Not only did I put a large chunk into the 30-year TIPS auction in February (more than a few years worth of living expenses), but I also converted my entire IRA into one 29 year TIPS bond in the secondary markets. I saw a yield I liked and opted not to wait for that auction. I definitely embraced risk this year, but not like many others have.
This isn't about profits to me though. It is about capital preservation. That's all I was trying to do when buying gold and silver in 2004 (and sold in 2006). That's all I'm trying to do now in long-term TIPS.
The profits I have really don't do anything for me. It isn't like the recent run will change anything about my finances over the next 30 years. All it really means is that if I had bought the arguments of Jeremy Siegel I would be pretty much shafted right now as a long-term saver. There are no good choices now. The opportunity is gone. Who knows if there will be another one.
It is my hope that real rates rise from here. That would not hurt me. It would actually help me. I have a TIPS bond ladder. As bonds mature I'd like to reinvest. I am not rooting for lower rates. Let's just put it that way.
I also have a fairly high cash balance to meet my short-term spending needs over the next 5 years. I'd like to see rates rise so that I could deploy that money safely. I have no desire to chase TIPS with it though, especially at these prices.
I will not count the Rubicon eggs until they hatch.
Stag,
I know! The line held! I was watching the tape right until the end.
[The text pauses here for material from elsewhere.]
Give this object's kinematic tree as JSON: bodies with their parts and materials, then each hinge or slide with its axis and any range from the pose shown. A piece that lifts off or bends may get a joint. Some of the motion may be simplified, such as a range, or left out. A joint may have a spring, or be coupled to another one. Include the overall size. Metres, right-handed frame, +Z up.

Oh well, tomorrow is another day.
I call it the Dreyfus effect named for the money market accounts set up under the uniform gift to minors act for my children way back when where the fees exceeded the interest paid. To quote you: sigh.
Actually to clarify the accounts were set up under Kemper and did okay but then Dreyfus bought out the Kemper funds and that is when the Dreyfus effect kicked in.
mab,
Perhaps Ben Bernanke secretly loved the Rubicon joke and intervened.
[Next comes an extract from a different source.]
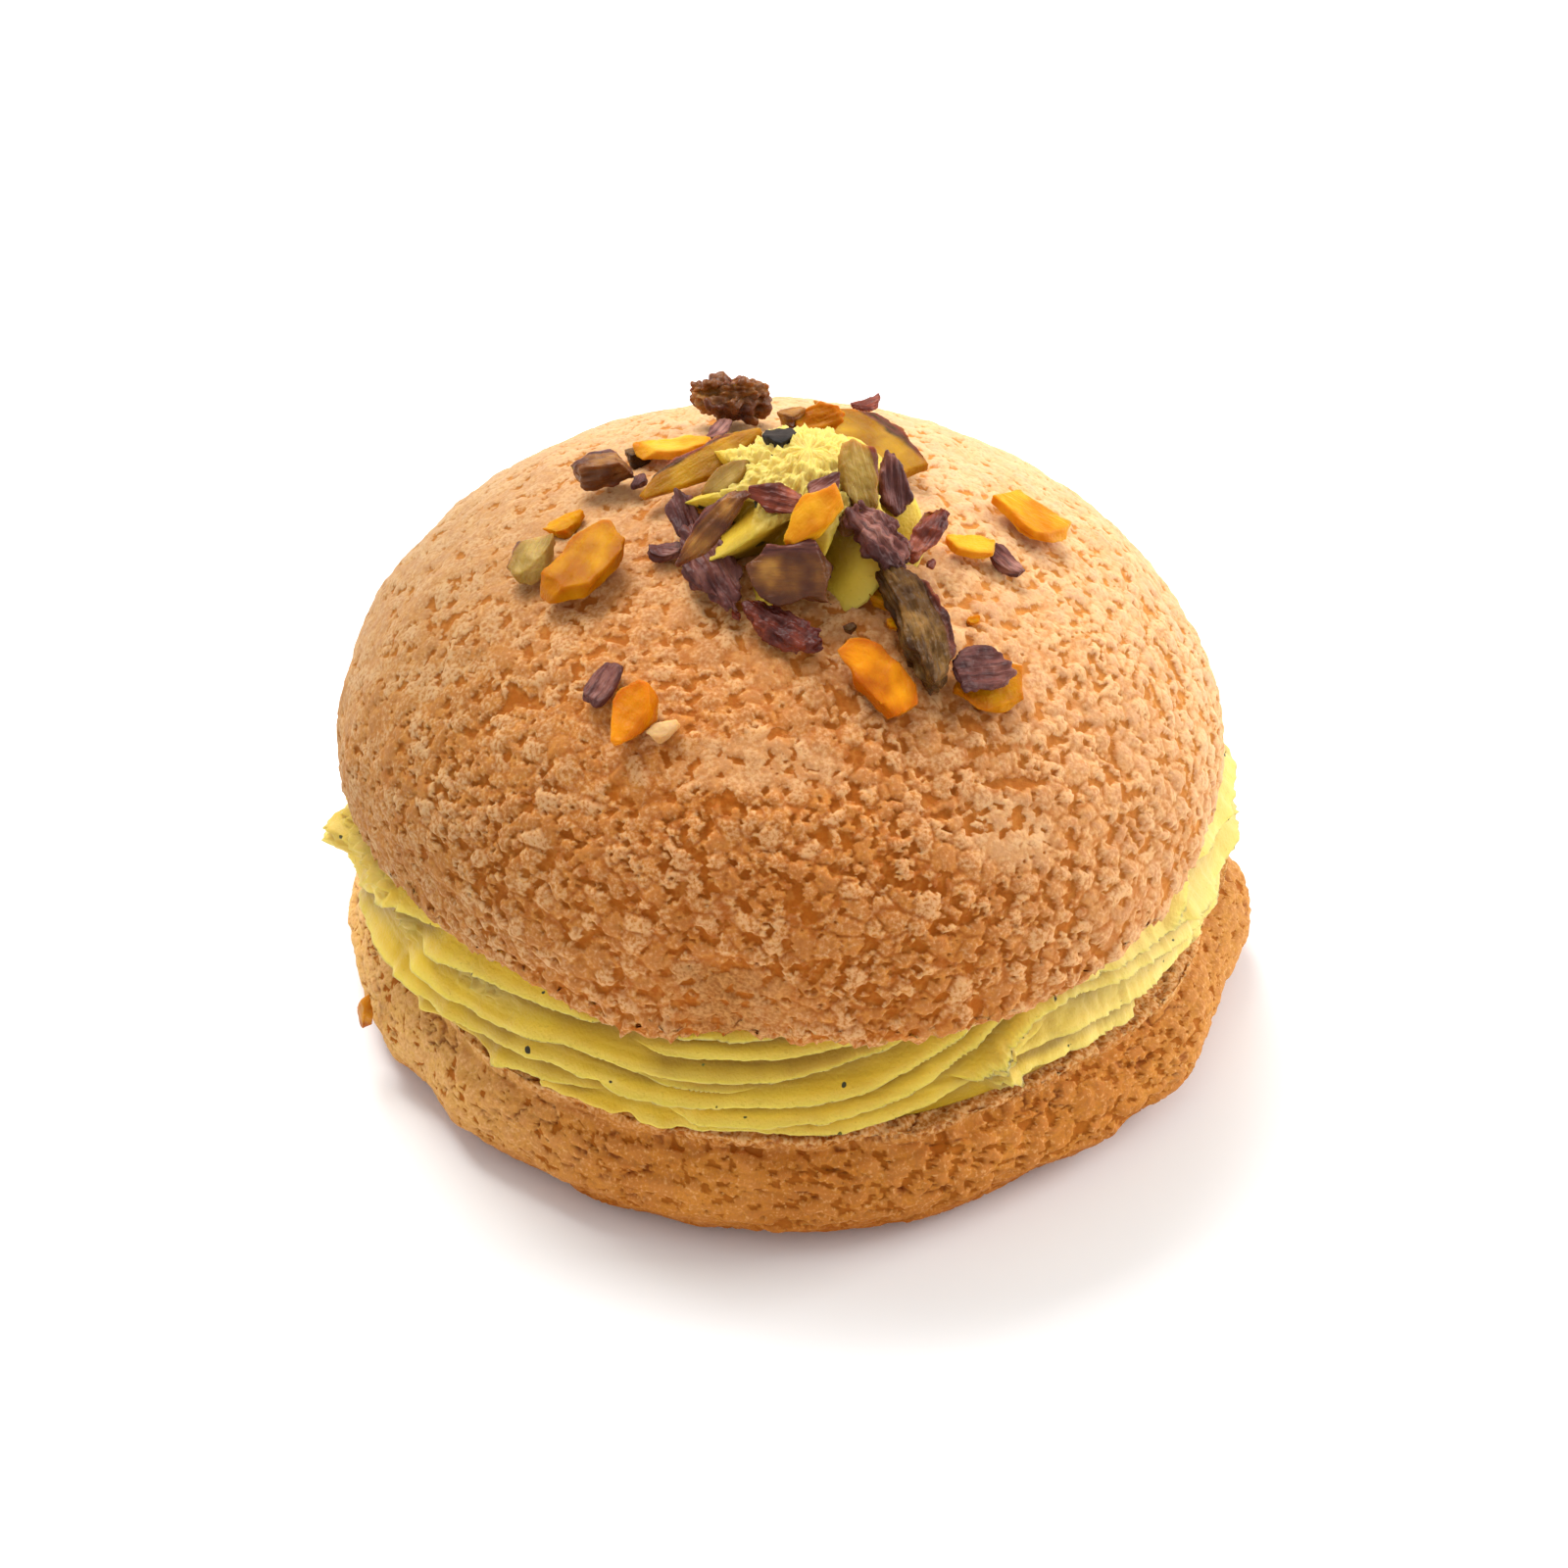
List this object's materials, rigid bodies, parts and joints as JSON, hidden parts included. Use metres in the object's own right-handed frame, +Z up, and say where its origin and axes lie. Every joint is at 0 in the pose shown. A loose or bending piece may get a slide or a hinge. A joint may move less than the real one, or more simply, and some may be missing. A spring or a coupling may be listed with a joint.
{
  "type": "cream puff",
  "caption": "Round filled choux bun with a crackled crown, a ridged layer of piped cream, and a piped rosette with chopped nuts on top.",
  "frame": {"origin": "middle of the flat underside that the puff rests on", "axes": "+Z up through the crown; -Y towards the front, the side seen in the picture; +X to the right of that view"},
  "size_m": [0.0843, 0.0813, 0.0626],
  "materials": {
    "crust": "baked crackled biscuit layer, matt with fine sugar grain",
    "base_crust": "baked choux crust, matt",
    "cream": "soft satin pistachio cream",
    "gold_nut": "translucent cut kernel, satin",
    "olive_nut": "wrinkled kernel, satin",
    "nut_skin": "dry papery skin"
  },
  "bodies": {
    "root": {"base_shell": "base_crust", "cream_layer": "cream", "top_shell": "crust", "cream_rosette": "cream", "chunk_brown_back": "nut_skin", "kernel_dark_left": "nut_skin", "flake_gold_back": "gold_nut", "slice_gold_left": "gold_nut", "chip_olive_left": "olive_nut", "skin_bit_front": "nut_skin", "chip_gold_front": "gold_nut", "flake_red_front": "nut_skin", "slice_orange_front": "gold_nut", "kernel_olive_front": "olive_nut", "slice_gold_low": "gold_nut", "skin_cap_low": "nut_skin", "flake_gold_right": "gold_nut", "slice_gold_right": "gold_nut", "slice_gold_long": "gold_nut", "slice_gold_behind": "gold_nut", "chip_pale_right": "olive_nut", "skin_shard_right": "nut_skin", "kernel_orange_front": "gold_nut", "chip_brown_front": "olive_nut", "skin_knot_right": "nut_skin", "skin_strip_right": "nut_skin", "skin_striped_left": "nut_skin", "shard_olive_left": "olive_nut", "chip_olive_top": "olive_nut", "skin_husk_left": "nut_skin", "sliver_gold_base": "gold_nut"}
  },
  "joints": []
}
That scandalous rascal and monetary hooligan!
If true, what a sense of humor!
The Dreyfus Effect?
Nice!
I think our economy is experiencing the Richard Dreyfuss Effect.
"Death Therapy, Bob. It's a guaranteed cure."
Well when Dr. Bernanke is administering inter-cranial lead therapy to the risk free rate of return death is the only outcome. Can't blame him as Dr. Greenspan used the same therapy to great effect; but the lead toxicity is now killing the patient.
dd,
But... but...
It's Miracle Day! What could possibly go wrong?